Organisers hope the aurat march (“women’s march”) and aurat azadi march (“women’s liberation march”) will bring a cross-section of society on to the streets to draw attention to the struggle for reproductive, economic, and social justice across Pakistan. The marchers will be protesting against sexual harassment in the workplace, child marriage, “honour killings”, wage inequalities and limited political representation. 

The aim is to reach ordinary women in factories, homes, and offices, says Nighat Dad, an aurat march organiser in Lahore.

“We want an organic movement by women demanding equal access to justice and ending discrimination of all kinds,” she says.

Her fellow activist, Leena Ghani, points out that Pakistani women have a history of taking to the streets, famously during military dictator Zia ul-Haq’s martial law in the 1980s: “Many women before us have paved the way for us. There is a tradition of women being politically progressive in Pakistan.”

While Pakistan has made major strides towards gender equality – achieving greater workforce participation, reserved seats in parliament, and anti-discrimination laws for women – poorer, marginalised women and transgender citizens continue to struggle, Ghani says.

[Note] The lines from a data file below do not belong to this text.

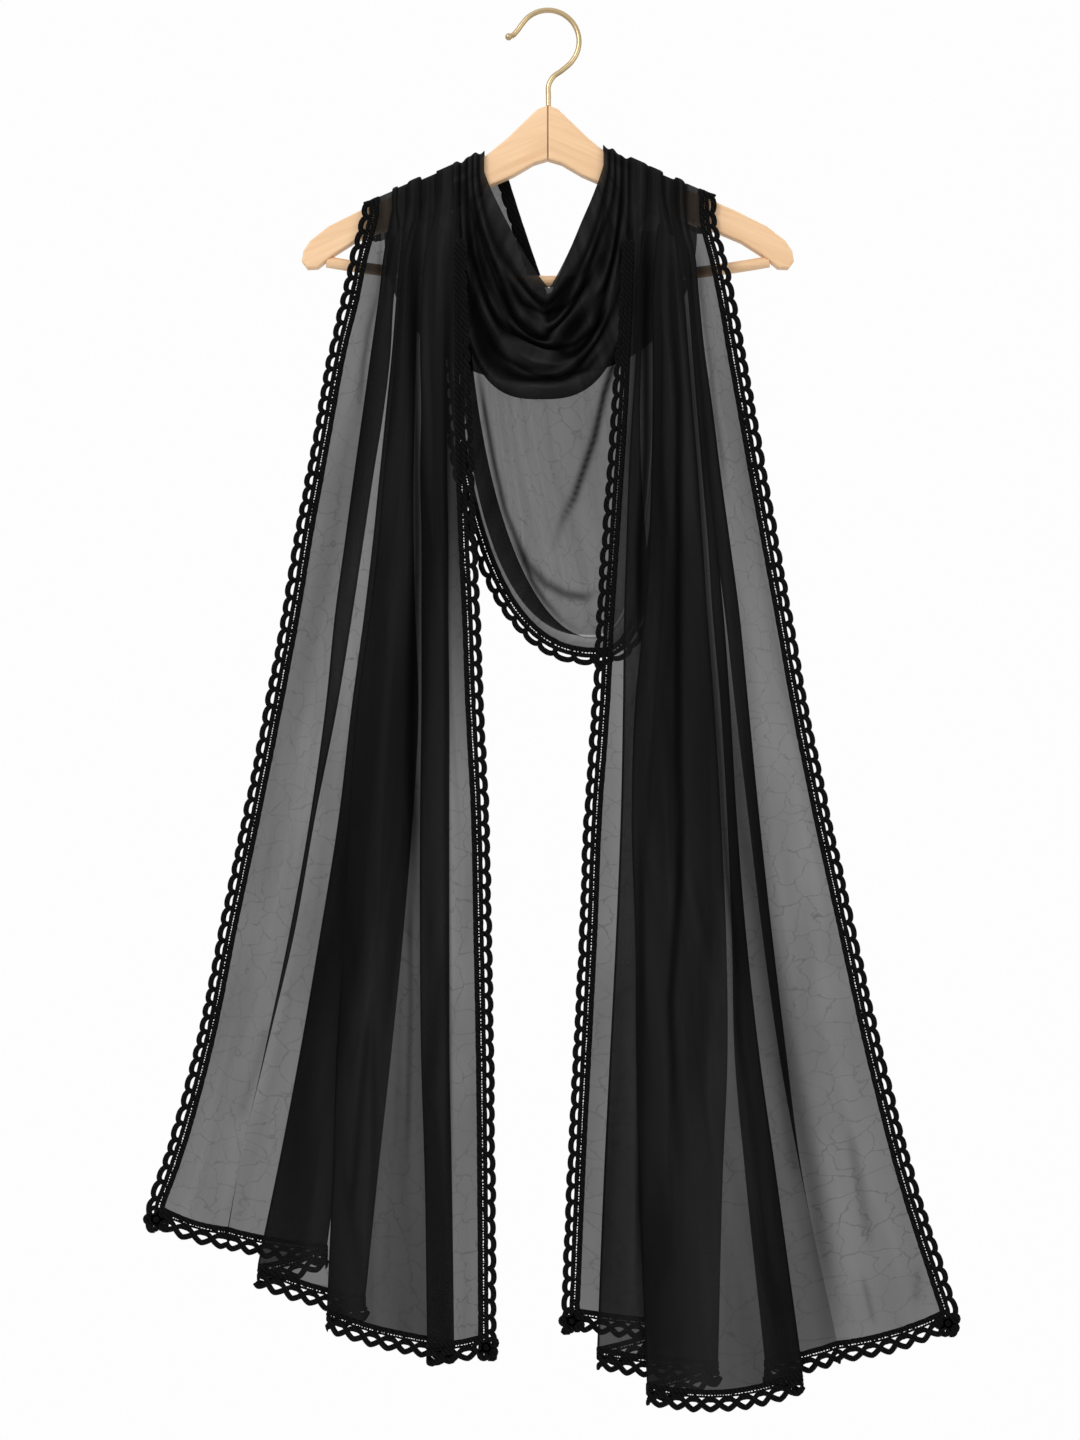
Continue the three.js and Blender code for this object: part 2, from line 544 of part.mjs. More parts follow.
function addTail(side, table, front, outerFirst) {
  const grid = tailGrid(table, front);
  const last = grid[0].length - 1;
  const hem = grid.at(-1);
  root.add(meshOf(`tail_${side}`, wallGeometry(grid), CHIFFON));
  const edges = [
    { edge: "outer", column: outerFirst ? 0 : last },
    { edge: "inner", column: outerFirst ? last : 0 },
  ];
  for (const { edge, column } of edges) {
    const whole = grid.slice(LACE_FIRST_ROW).map((row) => row[column].clone());
    const points = edge === "inner" ? cutBelow(whole, INNER_LACE_TOP_Z) : whole;
    points.push(points.at(-1).clone().setZ(points.at(-1).z - SEAM_GAP - HEM_LACE_DEPTH));
    const outward = outwardAlong(points, column === 0 ? 1 : -1);
    const narrowing = (z) =>
      mix(INNER_LACE_START, 1, clamp((INNER_LACE_TOP_Z - z) / (INNER_LACE_TOP_Z - INNER_LACE_FULL_Z), 0, 1));
    const widthAt = (z) => SIDE_LACE_WIDTH * (edge === "inner" ? narrowing(z) : 1);
    root.add(meshOf(`lace_${side}_${edge}`, laceGeometry(points, outward, SEAM_GAP, widthAt), LACE));
  }
  const down = hem.map(() => new THREE.Vector3(0, 0, -1));
  root.add(meshOf(`lace_${side}_hem`, laceGeometry(hem, down, HEM_LACE_GAP, () => HEM_LACE_DEPTH), LACE));
}

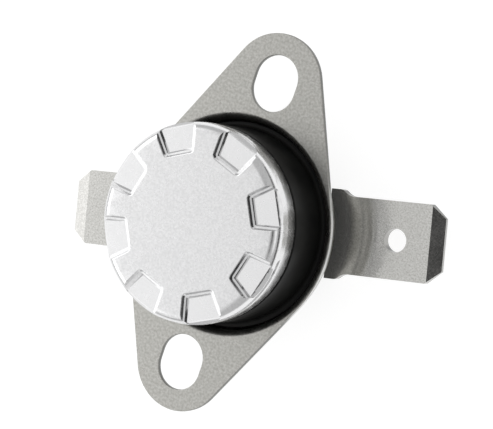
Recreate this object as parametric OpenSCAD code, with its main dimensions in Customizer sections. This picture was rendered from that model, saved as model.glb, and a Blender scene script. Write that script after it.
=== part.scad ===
// Snap-disc temperature switch. A bimetal disc under a pressed aluminium cap
// works a pair of contacts in a black moulded housing. A loose two-eared
// flange, rolled into a groove of the housing, fixes it to a panel.
// +Z points out through the cap. The origin is midway between the two fixing
// slots, on the front face of the flange. The ears lie along Y.

/* [Cap] */
// Outside radius of the cap
cap_r = 7.95; // [7.5:0.05:8.5]
// Thickness of the cap sheet
cap_t = 0.4; // [0.3:0.05:0.45]
// Height of the cap from its lower edge to its face
cap_h = 3; // [2.8:0.1:3.6]
// Inside radius of the bend between the face and the skirt of the cap
cap_bend = 0.4; // [0.2:0.05:0.5]
// Number of staked pads round the cap face
pad_count = 8; // [4:1:8]
// Depth of a pad below the cap face
pad_depth = 0.4; // [0.3:0.05:0.45]
// Length of a pad, measured from the rim towards the axis
pad_l = 1.8; // [1.5:0.05:2]
// Distance from the straight outer edge of a pad to the rim of the cap
pad_rim = 0.35; // [0.3:0.05:0.5]
// Fall of the cap beyond the outer edge of a pad, in degrees
pad_fall = 30; // [20:1:45]
// Width of a pad at its inner edge
pad_in_w = 2; // [1.6:0.1:2.2]
// Width of a pad at its outer edge
pad_out_w = 2.9; // [2.4:0.1:3.1]
// Width of the sloped wall round a pad, seen from above
pad_slope_w = 0.32; // [0.2:0.02:0.4]
// Turn of the pads about the axis, from +X
pad_turn = 29.5; // [0:0.5:45]

/* [Flange] */
// Thickness of the flange sheet
flange_t = 0.4; // [0.35:0.05:0.5]
// Gap between the neck of the housing and the collar of the flange
collar_gap = 0.7; // [0.6:0.05:0.8]
// Inside radius of the bend at the mouth of the collar
mouth_bend = 0.1; // [0.05:0.05:0.2]
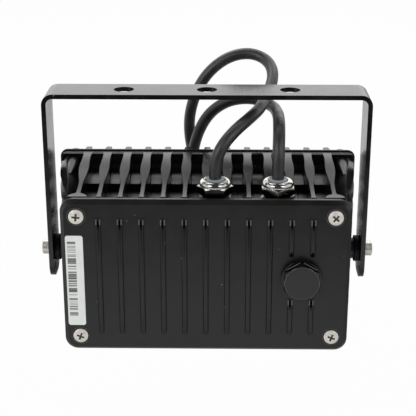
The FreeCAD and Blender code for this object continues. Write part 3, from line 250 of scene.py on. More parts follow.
def placed(tree, name, **inputs):
    """A node group put into a material with its own values."""
    node = tree.nodes.new("ShaderNodeGroup")
    node.node_tree = bpy.data.node_groups[name]
    for key, value in inputs.items():
        feed(node.inputs[key], value)
    return node.outputs


def new_material(name, **sockets):
    """A material and its Principled shader, with plain values on its sockets."""
    material = bpy.data.materials.new(name)
    material.use_nodes = True
    tree = material.node_tree
    shader = next(node for node in tree.nodes if node.type == "BSDF_PRINCIPLED")
    for key, value in sockets.items():
        shader.inputs[key.replace("_", " ")].default_value = value
    return material, tree, shader.inputs


# Effects that several materials share


def grain_group():
    """Fine grain of a coat or moulding, with slow waves under it."""
    group, given, out = new_group(
        "Grain",
        (("Fineness", 2500.0), ("Waves", 90.0), ("Wave share", 0.5)),
        (("Height", "Float"), ("Tone", "Float")),
    )
    place = add(group, "TexCoord").outputs["Object"]
    fine = add(group, "TexNoise", {"Vector": place, "Scale": given["Fineness"], "Detail": 2.0})
    slow = add(group, "TexNoise", {"Vector": place, "Scale": given["Waves"], "Detail": 1.5})
    waves = product(group, slow.outputs["Fac"], given["Wave share"])
    feed(out["Height"], maths(group, "ADD", fine.outputs["Fac"], waves))
    feed(out["Tone"], ramp(group, slow.outputs["Fac"], 0.3, 0.7))


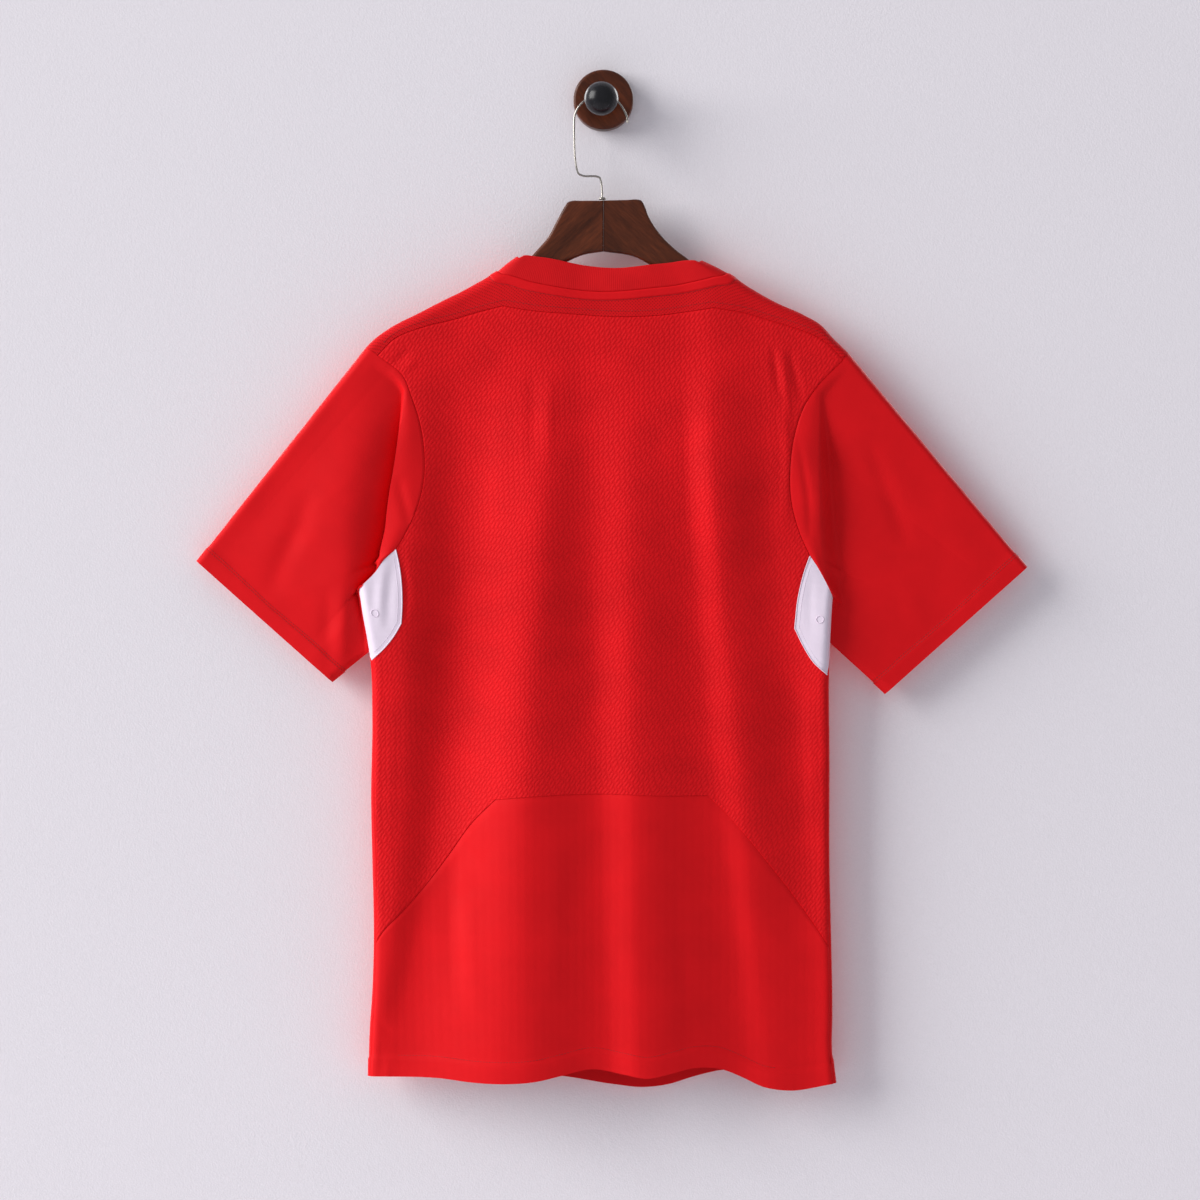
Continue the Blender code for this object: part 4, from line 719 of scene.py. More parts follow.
def gusset_edges(side):
    """The four edges of a gusset in q and z: to the sleeve, the back's two, and the front's."""
    left = side < 0
    top = to_q(side, sample(GUSSET_LEFT_TOP if left else GUSSET_RIGHT_TOP, COLS_GUSSET))
    inner = to_q(side, sample(GUSSET_LEFT_INNER if left else GUSSET_RIGHT_INNER, ROWS_GUSSET))
    lower = to_q(side, sample(GUSSET_LEFT_LOWER if left else GUSSET_RIGHT_LOWER, COLS_GUSSET))
    arm_z, arm_q = UNDERARM_LEFT if left else UNDERARM_RIGHT
    tip = top[-1]
    half_way = (arm_q * UNDERARM_BOW, (tip[1] + arm_z) / 2)
    outer = sample([tip, half_way, (arm_q, arm_z)], ROWS_GUSSET - ROWS_UNDERARM)
    return top, inner, lower, chain(outer, sample([outer[-1], lower[-1]], ROWS_UNDERARM))


def yoke_seam():
    """Seam of yoke and back in x and z."""
    return chain(sample(YOKE_LEFT, COLS_SIDE), sample(YOKE_MIDDLE, COLS_MIDDLE),
                 sample(YOKE_RIGHT, COLS_SIDE))


def lower_seam():
    """Angled seam of the two back panels in x and z."""
    return chain(sample(LOWER_LEFT, COLS_SIDE), sample(LOWER_MIDDLE, COLS_MIDDLE),
                 sample(LOWER_RIGHT, COLS_SIDE))


def yoke_ends():
    """The yoke's two armhole edges in x and v, from the back seam over to the front one."""
    ends = []
    for seam, front, tip in ((YOKE_LEFT[0], YOKE_FRONT_LEFT[0], SHOULDER[0]),
                             (YOKE_RIGHT[-1], YOKE_FRONT_RIGHT[-1], SHOULDER[-1])):
        start = to_v(np.array([seam]))[0]
        ends.append(sample([start, (tip[0], 0.0), front], ROWS_YOKE))
    return ends


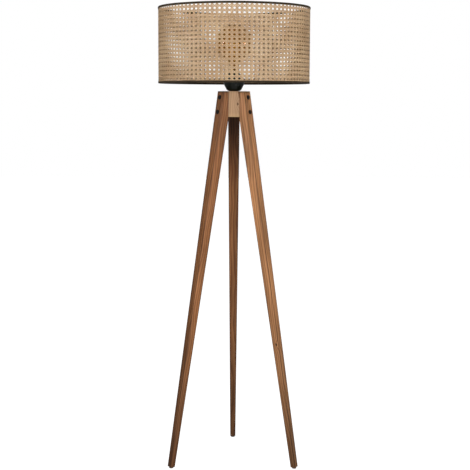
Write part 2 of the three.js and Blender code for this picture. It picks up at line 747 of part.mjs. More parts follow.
function addBulb() {
  const footStar = globeCentre - FILAMENT_LENGTH / 2 - GLOBE_RADIUS * 0.3;
  const filamentLow = footStar + STAR_THICKNESS + GAP;
  const filamentHigh = filamentLow + FILAMENT_LENGTH;
  const crownStar = filamentHigh + GAP;
  const stemFlareTop = capTop + 8;
  const stem = turned([
    [0, capTop],
    [STEM_FLARE_RADIUS, capTop],
    [STEM_FLARE_RADIUS - 1, capTop + 2],
    [STEM_RADIUS, stemFlareTop],
    [STEM_RADIUS, crownStar - GAP],
    [0, crownStar - GAP],
  ], SMALL_SEGMENTS);
  place('bulb_globe', globeGeometry(), amberGlass);
  place('bulb_cap', bulbCapGeometry(), brass);
  place('bulb_insulator', bulbInsulatorGeometry(), blackPlastic);
  const tip = disc(BULB_TIP_RADIUS, bulbTip, bulbTip + BULB_TIP_HEIGHT, SMALL_SEGMENTS);
  place('bulb_tip_contact', tip, zincSteel);
  place('bulb_stem', stem, clearGlass);
  place('filament_foot', starGeometry(footStar, STEM_RADIUS + GAP), zincSteel);
  place('filament_crown', starGeometry(crownStar, 0), zincSteel);
  for (let i = 0; i < FILAMENT_COUNT; i += 1) {
    const angle = (i / FILAMENT_COUNT) * Math.PI * 2;
    const x = FILAMENT_CIRCLE_RADIUS * Math.cos(angle);
    const y = FILAMENT_CIRCLE_RADIUS * Math.sin(angle);
    const filament = bar([x, y, filamentLow], [x, y, filamentHigh], FILAMENT_RADIUS, 8);
    place(`filament_${i + 1}`, filament, filamentYellow);
  }
}

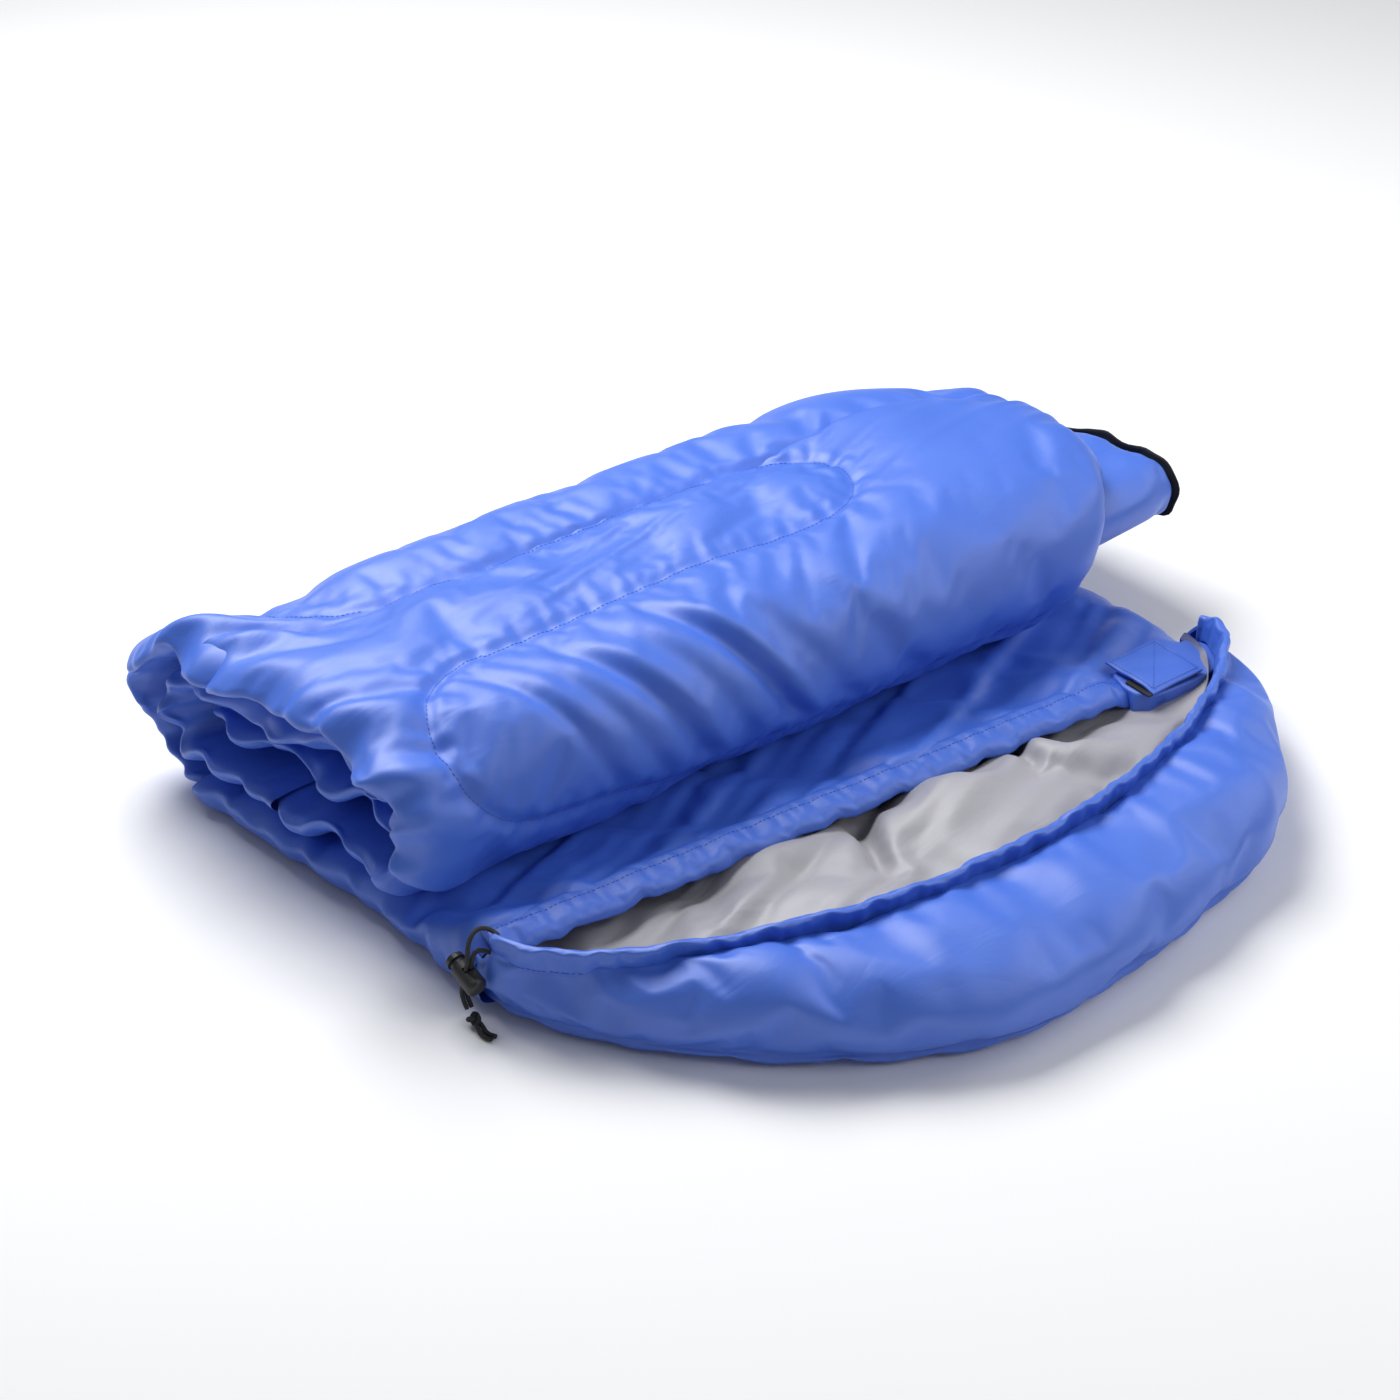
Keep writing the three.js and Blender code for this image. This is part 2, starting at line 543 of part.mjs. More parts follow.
const capFront = barrelRear - PLUNGER_TRAVEL - 0.4;
const pistonEnd = 6;
const plungerProfile = [
  [0, capFront - 5],
  [5.6, capFront - 5],
  [7.4, capFront - 3.6],
  [7.6, capFront],
  [LOCK_BORE - 0.35, capFront],
  [LOCK_BORE - 0.35, pistonEnd],
  [0, pistonEnd],
];
const cordClear = CORD_RADIUS + 0.3;
const plunger = solid(lathe(plungerProfile, 28)).subtract(solid(across(-cordClear - PLUNGER_TRAVEL, cordClear)));
add('cord_lock_plunger', inLock(geometryOf(plunger)), blackPlastic);

class Helix extends THREE.Curve {
  getPoint(t, target = new THREE.Vector3()) {
    const angle = t * 4 * 2 * Math.PI;
    return target.set(3.9 * Math.cos(angle), pistonEnd + 0.9 + t * (boreEnd - pistonEnd - 1.8), 3.9 * Math.sin(angle));
  }
}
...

Designer Shehzil Malik has created a series of striking posters for the aurat march that counter typical representations of Pakistani women as docile and subservient. “These women mean business,” says Malik.

Speakers at the Lahore march range from a woman fighting to reform marriage laws to the women who worked on the landmark Punjab Domestic Workers’ Act – legislation that outlaws child labour in homes and provides maternity benefits to workers.

“The aurat march will allow us to display unity with other workers and women,” said Arooma Shahzad, a key campaigner on the new domestic workers’ laws.

Others, like Laaleen Sukhera, a writer with three young daughters in Lahore, will march to protest against Pakistan’s regressive family laws. After years of failing to receive adequate child support and alimony, Sukhera’s acrimonious divorce was an unpleasant awakening.

“The time for change is now,” she says. “The Pakistani mindset tends to be Victorian. The system frequently grants mothers custody, but makes life a living hell for them, with little or no support for raising kids.”

Women are also protesting against discriminatory policies in universities, where male and female students are afforded different levels of freedom. “Most university hostels have a relationship of mistrust and constant surveillance of women,” says Wafa Asher, 21, a university student in Lahore participating in the aurat march. “There is over-policing of dress and behaviour and early curfews for women.”

A Pakistani university recently caused a furore on social media by banning women from wearing skinny jeans and sleeveless shirts.

“Given the issues the average Pakistani woman faces – sometimes with nowhere to go – creating a space that recognises a woman’s right to be there is integral,” says Kanwal Ahmed, the founder behind women-only Facebook group Soul Sisters, which has attracted nearly 150,000 people.

With more than half of Pakistan’s informal sector consisting of women, the plight of female workers is also a central theme. For months, the government has not paid the all-female staff at Pakistan’s first and only Violence Against Women Centre, the founder Salman Sufi said. The centre in Multan has handled almost 3,000 cases of abuse, rape, and domestic violence, and has been a key instrument in combating gender-based violence that other government departments neglect.

For Ali, these women on the economic margins are the unsung heroes of Pakistan’s burgeoning feminist movement. They face conflicting pressures between their work and family lives. While Pakistani women are increasingly participating in the labour force, their husbands often refuse to take on household chores, she says. “There’s a double, triple burden on these women,” Ali adds.“When they go home after a full days’ work, they face the same problem in their domestic lives – work.”

The aurat march is a step forward, she says. “We can’t work in silos or as members of different groups. Our demands are for all women – these injustices affect us all,” Ali says.